As "fatwas" emitidas pelo conselho não são legalmente vinculativas, mas ele disse que tiveram um efeito notável. Ele aponta estudos que concluíras que as pessoas que vivem em áreas com florestas e turfeiras agora estão mais conscientes de que é errado desmatar essas terras por causa das "fatwas" que declaram essas atividades como "haram", ou proibidas.

Os clérigos nem sempre estiveram a favor do movimento. Duas décadas atrás, uma filial regional do Conselho de Ulemás emitiu uma "fatwa" contra Aak Abdullah al-Kudus, ambientalista da província de Java Oriental que tentou combinar uma campanha de plantio de árvores com a celebração do aniversário do profeta Maomé. Ele também recebeu ameaças de morte.

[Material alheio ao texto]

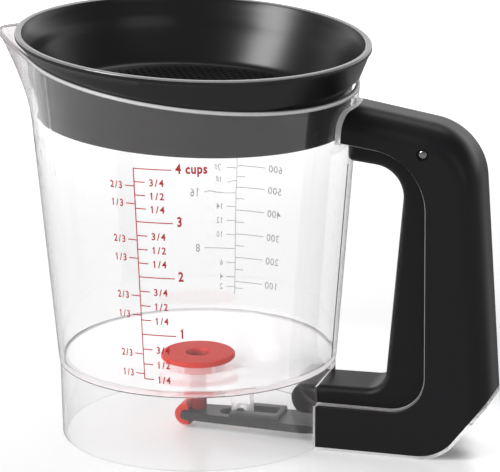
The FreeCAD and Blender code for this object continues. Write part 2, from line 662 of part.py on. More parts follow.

Mas o apoio a Aak cresceu ao longo do tempo, e ele fundou o Exército Verde, um grupo de voluntários que plantam árvores para reflorestar o monte Lemongan, um pequeno vulcão onde 2.000 hectares de floresta protegida foram desmatados. Hoje está coberto de bambu verdejante e árvores frutíferas.

"Nossa tarefa é ser 'khalifahs', os guardiões, da Terra", disse Aak. "Essa é a missão do Islã."

A mesquita Istiqlal é um testemunho do que pode ser atingido. Nasaruddin disse que a instalação de 500 painéis solares reduziu a conta de energia da mesquita em 25%. Com torneiras de fluxo lento e um sistema de reciclagem de água, os fiéis usam muito menos água para se purificar antes das orações.

Foi o primeiro local de culto no mundo a receber um certificado de construção sustentável da Corporação Financeira Internacional do Banco Mundial. O grande imã afirmiy que quer ajudar a transformar 70% das 800 mil mesquitas da Indonésia em "eco-masjids", ou mesquitas ecológicas.